The waiter enters and asks if they want another pitcher of wine. When Mrs. Yang says no, he asks her to pay the bill. She refuses, and the waiter reveals that this is not the first time Mrs. Yang hasn't been able to pay the bill at this restaurant. Finally, the priest leaves, and it becomes clear to everyone that the wedding is not going to happen because Shui Ta has not arrived with the rest of the money Yang Sun needs to get the job in Peking.

All the wedding guests exit except for Shen Te, Yang Sun, and Mrs. Yang. Yang Sun makes a fake announcement to the wedding guests, who are no longer there, explaining that the ceremony is postponed because Shui Ta has not arrived: "Also because the bride doesn't know what love is." He is taunting Shen Te for not "loving" him enough to sell everything she owns so he can follow his dream of becoming a pilot again. He sings a song about wasted dreams, which he calls St. Nevercome's Day.

Scene 6a takes place in Wong's sewer. The gods visit him in a dream again, and he asks them to intervene in Shen Te's life since "she's in great trouble from following the rule about loving thy neighbor." However, they refuse to intervene, citing various clichés like "suffering ennobles!" and "the gods help those that help themselves" to justify it.


Brecht's use of dramatic irony is especially poignant in Scene 6. As the scene opens, Yang Sun and his mother say they have to find Shui Ta so he can get out of marrying Shen Te. Immediately following this exchange, which Shen Te does not witness, Shen Te addresses the audience, explaining that she "wasn't mistaken" to trust Yang Sun. The audience knows that she in fact was mistaken to trust him.

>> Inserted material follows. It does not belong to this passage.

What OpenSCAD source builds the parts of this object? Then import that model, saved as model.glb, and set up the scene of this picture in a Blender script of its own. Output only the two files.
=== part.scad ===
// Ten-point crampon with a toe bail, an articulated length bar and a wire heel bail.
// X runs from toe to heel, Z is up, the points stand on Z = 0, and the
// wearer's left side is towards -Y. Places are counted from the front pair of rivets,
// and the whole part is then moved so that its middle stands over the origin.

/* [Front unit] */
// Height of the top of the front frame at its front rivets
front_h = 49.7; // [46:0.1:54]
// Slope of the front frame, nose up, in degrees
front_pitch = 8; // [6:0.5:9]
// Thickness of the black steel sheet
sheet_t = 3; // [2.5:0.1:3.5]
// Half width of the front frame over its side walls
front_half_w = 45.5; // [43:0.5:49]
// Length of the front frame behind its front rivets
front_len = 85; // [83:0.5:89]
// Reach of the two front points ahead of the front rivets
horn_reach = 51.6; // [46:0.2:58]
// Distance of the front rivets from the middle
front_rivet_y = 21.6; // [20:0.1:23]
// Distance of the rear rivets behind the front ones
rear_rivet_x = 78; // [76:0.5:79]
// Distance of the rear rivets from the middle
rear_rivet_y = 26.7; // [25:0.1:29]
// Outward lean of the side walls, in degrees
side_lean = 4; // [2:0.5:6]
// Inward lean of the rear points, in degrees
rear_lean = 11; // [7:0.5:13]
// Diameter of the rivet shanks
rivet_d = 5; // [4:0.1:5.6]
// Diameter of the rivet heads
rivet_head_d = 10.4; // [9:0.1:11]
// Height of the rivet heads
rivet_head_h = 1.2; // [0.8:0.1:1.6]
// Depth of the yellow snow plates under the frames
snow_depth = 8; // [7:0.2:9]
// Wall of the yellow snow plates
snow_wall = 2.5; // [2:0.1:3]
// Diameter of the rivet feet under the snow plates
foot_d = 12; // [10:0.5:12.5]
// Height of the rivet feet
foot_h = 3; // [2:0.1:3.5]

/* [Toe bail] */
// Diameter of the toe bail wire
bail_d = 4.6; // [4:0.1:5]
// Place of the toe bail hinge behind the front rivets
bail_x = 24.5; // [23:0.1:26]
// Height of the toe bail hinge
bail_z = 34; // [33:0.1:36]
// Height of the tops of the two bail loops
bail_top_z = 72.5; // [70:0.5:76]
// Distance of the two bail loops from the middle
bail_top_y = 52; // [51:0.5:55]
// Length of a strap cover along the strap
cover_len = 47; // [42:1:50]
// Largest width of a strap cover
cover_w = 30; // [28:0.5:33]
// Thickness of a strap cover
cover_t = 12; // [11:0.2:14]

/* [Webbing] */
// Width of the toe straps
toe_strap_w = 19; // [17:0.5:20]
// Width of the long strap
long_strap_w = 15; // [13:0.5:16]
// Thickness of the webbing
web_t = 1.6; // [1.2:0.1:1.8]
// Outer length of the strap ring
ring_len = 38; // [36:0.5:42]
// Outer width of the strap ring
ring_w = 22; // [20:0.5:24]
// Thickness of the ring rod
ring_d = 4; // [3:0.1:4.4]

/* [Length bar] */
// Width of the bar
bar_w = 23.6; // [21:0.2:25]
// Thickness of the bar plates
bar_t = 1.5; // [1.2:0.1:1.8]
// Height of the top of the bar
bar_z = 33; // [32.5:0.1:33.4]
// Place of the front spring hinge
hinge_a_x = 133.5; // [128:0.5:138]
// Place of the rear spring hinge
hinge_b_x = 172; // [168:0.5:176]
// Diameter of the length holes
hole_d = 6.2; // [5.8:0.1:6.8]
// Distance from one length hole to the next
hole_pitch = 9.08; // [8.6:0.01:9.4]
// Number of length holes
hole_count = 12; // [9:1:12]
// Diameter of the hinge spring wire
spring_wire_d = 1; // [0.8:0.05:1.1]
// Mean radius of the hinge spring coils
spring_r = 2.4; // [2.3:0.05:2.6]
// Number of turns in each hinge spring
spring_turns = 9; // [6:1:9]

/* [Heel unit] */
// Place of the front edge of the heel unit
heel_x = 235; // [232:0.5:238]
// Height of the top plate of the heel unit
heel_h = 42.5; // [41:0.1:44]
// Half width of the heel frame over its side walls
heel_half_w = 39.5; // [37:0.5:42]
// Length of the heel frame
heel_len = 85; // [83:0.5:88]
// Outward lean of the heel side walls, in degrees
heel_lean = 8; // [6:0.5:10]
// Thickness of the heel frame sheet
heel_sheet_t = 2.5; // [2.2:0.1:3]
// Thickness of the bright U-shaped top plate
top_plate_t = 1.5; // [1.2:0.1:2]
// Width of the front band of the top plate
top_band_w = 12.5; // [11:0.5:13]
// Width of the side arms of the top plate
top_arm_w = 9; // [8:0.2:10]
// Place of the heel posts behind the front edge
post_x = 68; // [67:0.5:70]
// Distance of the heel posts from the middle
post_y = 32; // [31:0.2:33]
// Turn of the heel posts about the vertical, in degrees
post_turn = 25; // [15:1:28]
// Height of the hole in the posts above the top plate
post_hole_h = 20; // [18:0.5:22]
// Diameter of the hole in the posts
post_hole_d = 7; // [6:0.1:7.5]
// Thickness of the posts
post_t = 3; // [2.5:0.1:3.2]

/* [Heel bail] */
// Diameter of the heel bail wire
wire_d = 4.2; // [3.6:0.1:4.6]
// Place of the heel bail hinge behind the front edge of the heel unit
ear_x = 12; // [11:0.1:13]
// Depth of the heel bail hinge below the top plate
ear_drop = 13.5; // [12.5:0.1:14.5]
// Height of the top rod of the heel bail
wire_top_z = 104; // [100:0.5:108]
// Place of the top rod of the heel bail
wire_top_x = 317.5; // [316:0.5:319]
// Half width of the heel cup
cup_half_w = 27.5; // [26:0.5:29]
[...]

At the end of Scene 6, Yang Sun sings The Song of St. Nevercome's Day, about the day people wait for when their lives will change. Of course, it never comes. His dream is to be a pilot, but because he doesn't have the money to buy the job in Peking, the day when he flies again will never come. The song occurs within the context of the play: he tells Shen Te, "While we're waiting, the bridegroom will sing a little song." However, the scene ends with him, Shen Te, and Mrs. Yang looking at the door, waiting for Shui Ta. Shui Ta will never come.

"Goodness" as a theme is addressed in Scenes 6 and 6a by Yang Sun and by the gods, respectively. The Song of St. Nevercome, sung by Yang Sun, reveals that he believes it is futile to try to be "good." He sings sarcastically, "Oh, hooray, hooray! That day goodness will pay!" and describes the day that will never come as when "all men will be good without batting an eye." To him, this day is unachievable. The gods cite goodness as a strength, telling Wong that they cannot intervene in Shen Te's life because "The good man finds his own way here below! The good woman too."

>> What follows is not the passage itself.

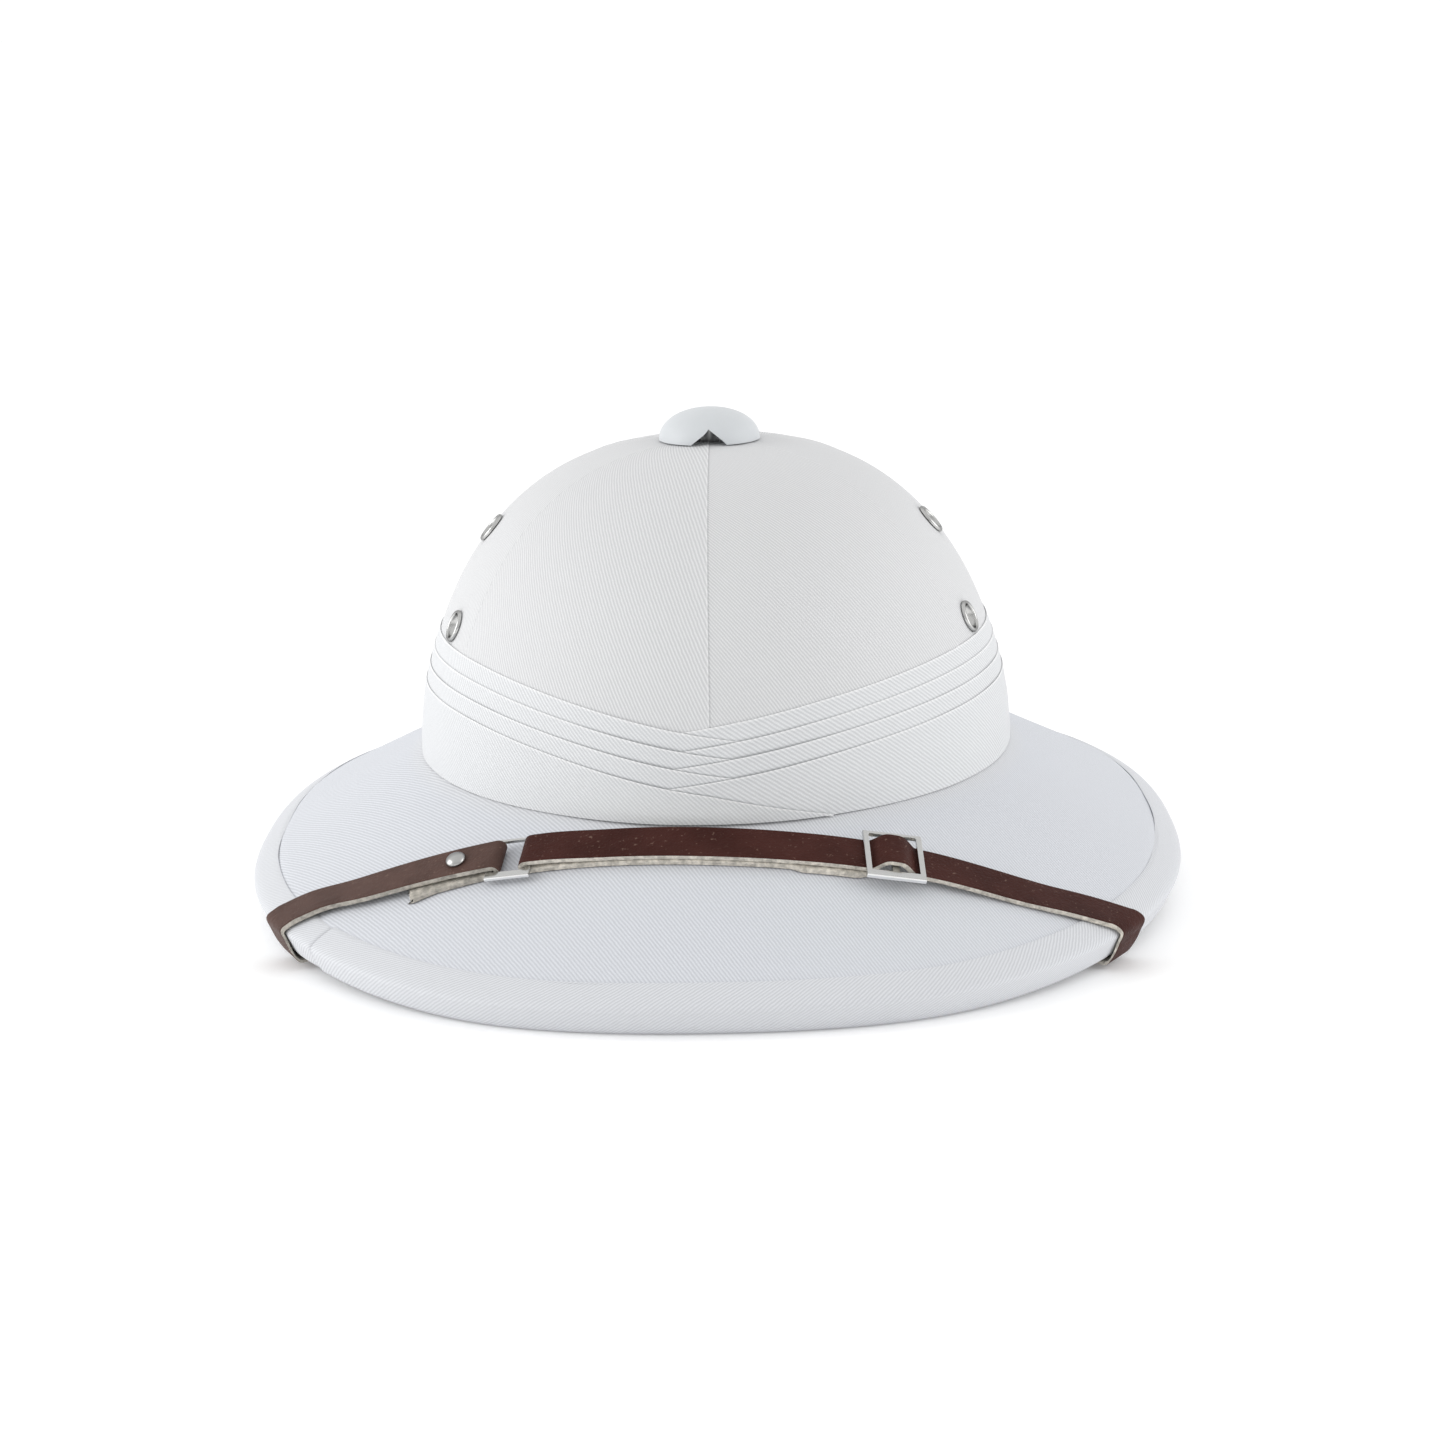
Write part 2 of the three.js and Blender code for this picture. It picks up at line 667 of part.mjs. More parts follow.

Love is represented as a weakness in Scene 6. After the would-be wedding guests depart, Yang Sun makes a fake announcement, explaining that the ceremony is postponed because Shui Ta has not arrived, but "also because the bride doesn't know what love is." He is making the point to Shen Te that if she loved him, she would sell her shop to support him in his dream of becoming a pilot in Peking. Nevertheless, it is clear to the audience that it is Yang Sun himself who doesn't know what love is, since he has betrayed Shen Te.

The theme of Patriarchal Capitalism is apparent in Scene 6, when it is revealed that the marriage will not happen without Shui Ta's presence (which is, of course, impossible). This is because Yang Sun believes Shui Ta will sell Shen Te's tobacco shop in order to get Yang Sun the money he needs to fly again. When Shen Te tells him that she has promised the money to the old couple to repay the loan they gave her, Yang Sun retorts, "And since you always do the wrong thing, it's lucky your cousin's coming."